Aging characterization of high temperature vulcanized silicone rubber housing material used for outdoor insulation

During the field service of composite insulators, high temperature vulcanized (HTV) silicone rubber (SIR) material used for insulator's sheath and sheds is gradually aging, and thus how to effectively evaluate its aging state has become an inevitable issue. In this paper, artificially corona-aged and naturally site-aged SIR materials are employed as samples, and their properties such as hydrophobicity, leakage current, trap density/energy level, surface microstructure and chemical composition are investigated for comparative study. With the increasing of corona aging intensity, the contact angle of SIR samples drops gradually and recovers more slowly. The hydrophobicity of site-aged insulators also declines, from HC1 for 2-year service to HC5 for 15-year service. The leakage current of corona-aged and site-aged samples both increase with aging, which indicates that aging induces the increase of surface conductivity of SIR material. The peak trap density of corona-aged and site-aged samples increases with the aging duration or service duration remarkably.

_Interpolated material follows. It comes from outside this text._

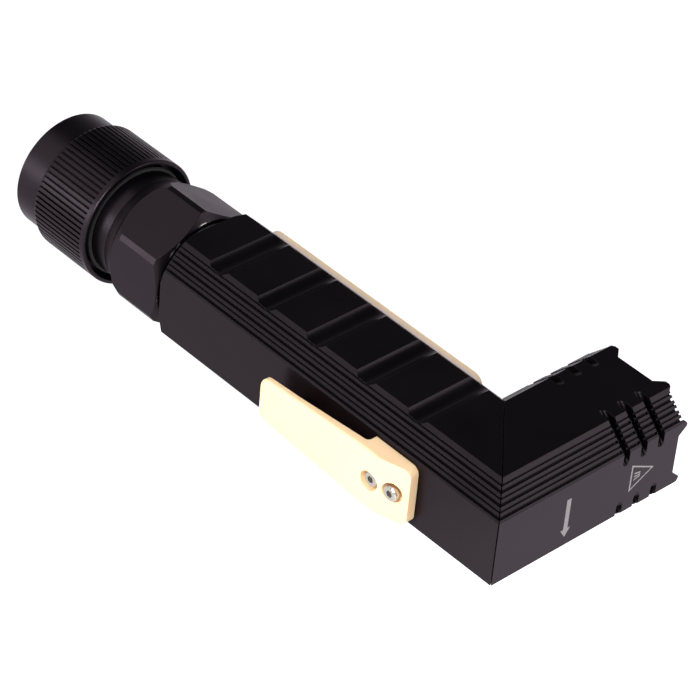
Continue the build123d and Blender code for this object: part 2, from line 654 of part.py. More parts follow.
def make_led_board():
    """Round metal core board."""
    board = ring(carrier_front, led_board_front, LED_BOARD_RADIUS)
    for spot in board_screw_spots():
        board -= spot * ring(carrier_front, led_board_front, BOARD_SCREW_SHANK)
    return HEAD * board


def make_board_screws():
    """Two pan head screws through the LED board."""
    radius, height = BOARD_SCREW_HEAD
    screws = []
    for spot in board_screw_spots():
        screw = ring(led_board_front, led_board_front + height, radius)
        screw += ring(carrier_back + 0.5, led_board_front, BOARD_SCREW_SHANK)
        screw -= Pos(0, 0, led_board_front + height) * Box(2 * radius, 0.4, 0.8)
        screws.append(HEAD * spot * screw)
    return Compound(screws)


def make_led_emitter():
    """Square LED package."""
    return HEAD * Pos(0, 0, led_board_front) * Box(EMITTER_SIZE, EMITTER_SIZE, EMITTER_THICKNESS,
                                                   align=FROM_BASE)


def make_led_dome():
    """Clear silicone dome on the package."""
    dome = Sphere(DOME_RADIUS) & Box(BIG, BIG, BIG, align=FROM_BASE)
    return HEAD * Pos(0, 0, led_board_front + EMITTER_THICKNESS) * dome


def make_centring_gasket():
    """White plastic ring that centres the reflector over the LED."""
    gasket = ring(led_board_front, gasket_front, GASKET_RADIUS)
    window = Box(2 * GASKET_WINDOW, 2 * GASKET_WINDOW, BIG)
    return HEAD * (gasket - window)


def make_reflector():
    """Turned reflector with a parabolic bowl, from the gasket to the lens."""
    length = lens_back - gasket_front
    outer = OPTICS_RADIUS - REFLECTOR_CLEARANCE
    slope = length / (REFLECTOR_MOUTH ** 2 - REFLECTOR_THROAT ** 2)
    control = ((REFLECTOR_MOUTH + REFLECTOR_THROAT) / 2, 0,
               gasket_front + slope * (REFLECTOR_THROAT * REFLECTOR_MOUTH - REFLECTOR_THROAT ** 2))
    throat = (REFLECTOR_THROAT, 0, gasket_front)
    mouth = (REFLECTOR_MOUTH, 0, lens_back)
    bowl = Bezier(throat, control, mouth)
    back = Polyline(mouth, (outer, 0, lens_back), (outer, 0, lens_back - REFLECTOR_RIM),
                    (GASKET_RADIUS, 0, gasket_front), throat)
    return HEAD * revolve(make_face([bowl, *back.edges()]), Axis.Z)


def make_front_lens():
    """Flat glass disc."""
    return HEAD * ring(lens_back, lens_front, OPTICS_RADIUS - REFLECTOR_CLEARANCE)


def make_lens_seal():
    """Rubber ring between lens and retaining ring."""
    return HEAD * rubber_ring(lens_front + LENS_SEAL_SECTION,
                              OPTICS_RADIUS - LENS_RING_WALL / 2, LENS_SEAL_SECTION)


def make_lens_ring():
    """Threaded ring that holds the lens."""
    return HEAD * ring(lens_ring_back, lens_ring_front, OPTICS_RADIUS, OPTICS_RADIUS - LENS_RING_WALL)


# ---- tail cap --------------------------------------------------------------------------
def make_tail_cap():
    """Knurled cap with a smooth lip, a seat for the magnet and a pocket for the switch."""
    hole = BUTTON_RADIUS + BUTTON_CLEARANCE
    magnet_in = hole + MAGNET_GAP
    magnet_out = magnet_in + MAGNET_WIDTH
    cap = turned([
        (0, hole), (0, magnet_in), (MAGNET_THICKNESS, magnet_in), (MAGNET_THICKNESS, magnet_out),
        (0, magnet_out), (0, cap_lip_radius - 0.3), (0.3, cap_lip_radius),
        (CAP_LIP_LENGTH, cap_lip_radius), (CAP_LIP_LENGTH, cap_radius), (CAP_LENGTH, cap_radius),
        (CAP_LENGTH, cap_mouth_radius), (CAP_LENGTH - CAP_MOUTH_DEPTH, cap_mouth_radius),
        (CAP_LENGTH - CAP_MOUTH_DEPTH, cap_bore), (switch_ring_end, cap_bore),
        (switch_ring_end, SWITCH_POCKET_RADIUS), (CAP_END_WALL, SWITCH_POCKET_RADIUS),
        (CAP_END_WALL, hole)])
    edges = cap.edges().filter_by(GeomType.CIRCLE).filter_by(lambda e: abs(e.radius - cap_radius) < 0.01)
    rear, mouth = edges.sort_by(Axis.Z)[0], edges.sort_by(Axis.Z)[-1]
    cap = fillet(rear, CAP_EDGE)
    cap = fillet(cap.edges().filter_by(GeomType.CIRCLE).filter_by(
        lambda e: abs(e.radius - cap_radius) < 0.01).sort_by(Axis.Z)[-1], CAP_MOUTH_WALL / 2)
    length = CAP_LENGTH - KNURL_MARGIN - CAP_LIP_LENGTH
    flute = Box(2 * KNURL_DEPTH, KNURL_WIDTH, length, align=FROM_BASE)
    cap -= [Pos(0, 0, CAP_LIP_LENGTH) * spot * flute for spot in PolarLocations(cap_radius, KNURL_COUNT)]
    return BODY * cap


def make_tail_magnet():
    """Ring magnet, flush with the tail face."""
    inner = BUTTON_RADIUS + BUTTON_CLEARANCE + MAGNET_GAP
    return BODY * ring(0, MAGNET_THICKNESS, inner + MAGNET_WIDTH, inner)


def make_boot_seal():
    """Rubber flange of the boot, clamped in the cap."""
    return BODY * ring(CAP_END_WALL, CAP_END_WALL + SEAL_FLANGE_THICKNESS, SWITCH_POCKET_RADIUS,
                       PLUNGER_RADIUS + 2 * BUTTON_CLEARANCE)


def make_switch_housing():
    """Switch body with a flange under the retaining ring."""
    start = CAP_END_WALL + SEAL_FLANGE_THICKNESS
    housing = ring(start, switch_front, SWITCH_POCKET_RADIUS)
    housing += ring(switch_front, switch_end, SWITCH_BODY_RADIUS)
    depth = BUTTON_TRAVEL + 1.5
    return BODY * (housing - ring(start, start + depth, PLUNGER_RADIUS + BUTTON_CLEARANCE))


def make_switch_ring():
    """Threaded brass ring that holds the switch."""
    return BODY * ring(switch_front, switch_ring_end, SWITCH_POCKET_RADIUS,
                       SWITCH_BODY_RADIUS + SWITCH_RING_CLEARANCE)


def make_switch_board():
    """Contact board on the switch, under the tail spring."""
    return BODY * ring(switch_end, tail_board_end, SWITCH_BODY_RADIUS)


def make_tail_spring():
    """Spring that presses on the cell."""
    return BODY * coil(tail_board_end, cell_start - SPRING_GAP, TAIL_SPRING_RADIUS, SPRING_WIRE,
                       TAIL_SPRING_TURNS)


# ---- button ----------------------------------------------------------------------------
def make_button_boot():
    """Rubber boot, flush with the tail face when released."""
    boot = ring(0, BUTTON_SKIRT, BUTTON_RADIUS)
    boot = fillet(boot.edges().filter_by(GeomType.CIRCLE).sort_by(Axis.Z)[0], BUTTON_EDGE)
    return BODY * (boot - ring(BUTTON_WALL, BUTTON_SKIRT, BUTTON_RADIUS - BUTTON_WALL))


def make_button_plunger():
    """Plastic pin between boot and switch."""
    return BODY * ring(BUTTON_WALL, CAP_END_WALL + SEAL_FLANGE_THICKNESS + 1.0, PLUNGER_RADIUS)


MAKERS = [
    make_body_shell, make_rear_collar, make_collar_seal, make_cap_seal, make_pocket_clip,
    make_clip_screws, make_side_strip, make_cell, make_cell_cap, make_front_spring,
    make_driver_board, make_driver_ring, make_driver_components, make_driver_leads,
    make_swivel_bush, make_swivel_washer, make_swivel_seal, make_detent_ball,
    make_detent_spring, make_head_shell, make_swivel_tube, make_swivel_nut, make_head_leads,
    make_led_carrier, make_led_board, make_board_screws, make_led_emitter, make_led_dome,
    make_centring_gasket, make_reflector, make_front_lens, make_lens_seal, make_lens_ring,
    make_tail_cap, make_tail_magnet, make_boot_seal, make_switch_housing, make_switch_ring,
    make_switch_board, make_tail_spring, make_button_boot, make_button_plunger,
]

os.makedirs("parts", exist_ok=True)
for maker in MAKERS:
    export_step(maker(), f"parts/{maker.__name__.removeprefix('make_')}.step")
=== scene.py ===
"""Looks of the right-angle torch: finishes, fine pieces, stage, lights and camera."""
import json
import logging
import math
from collections.abc import Callable, Iterable, Sequence
from dataclasses import dataclass, field
from enum import Enum
from typing import Any

import bmesh
import bpy
from mathutils import Matrix, Vector


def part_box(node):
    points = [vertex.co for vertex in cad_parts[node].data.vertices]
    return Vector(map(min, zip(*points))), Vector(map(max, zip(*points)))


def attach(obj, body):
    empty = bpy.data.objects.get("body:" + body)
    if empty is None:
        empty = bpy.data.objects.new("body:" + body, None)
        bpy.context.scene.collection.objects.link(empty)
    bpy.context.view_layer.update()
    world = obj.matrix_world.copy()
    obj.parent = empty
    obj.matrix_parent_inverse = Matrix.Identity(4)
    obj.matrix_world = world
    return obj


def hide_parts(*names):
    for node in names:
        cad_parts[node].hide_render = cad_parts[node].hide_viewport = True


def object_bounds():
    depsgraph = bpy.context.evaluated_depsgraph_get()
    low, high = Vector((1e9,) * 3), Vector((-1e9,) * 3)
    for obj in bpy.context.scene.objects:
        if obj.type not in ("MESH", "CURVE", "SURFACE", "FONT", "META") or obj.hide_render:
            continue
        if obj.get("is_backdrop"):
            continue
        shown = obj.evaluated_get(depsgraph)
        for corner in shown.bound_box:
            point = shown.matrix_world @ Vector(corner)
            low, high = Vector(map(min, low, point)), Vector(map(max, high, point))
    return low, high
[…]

The changes of these properties are attributed to the changes of micro-structures and compositions in the surface layer of SIR. The scanning electron microscope (SEM) and X-ray photoelectron spectroscopy (XPS) analysis results reflect that a hardened inorganic silica-like (SiO2) layer with many polar chemical groups and distributed micro-pores is formed on the surface of SIR material after corona aging. Because of this silica-like layer, the hydrophobicity decreases while surface conductivity and trap density of SIR material increases. Besides the traditional properties like hydrophobicity and surface conductivity, the trap density is expected to be a novel parameter for effective evaluation of aging state of HTV silicone rubber material.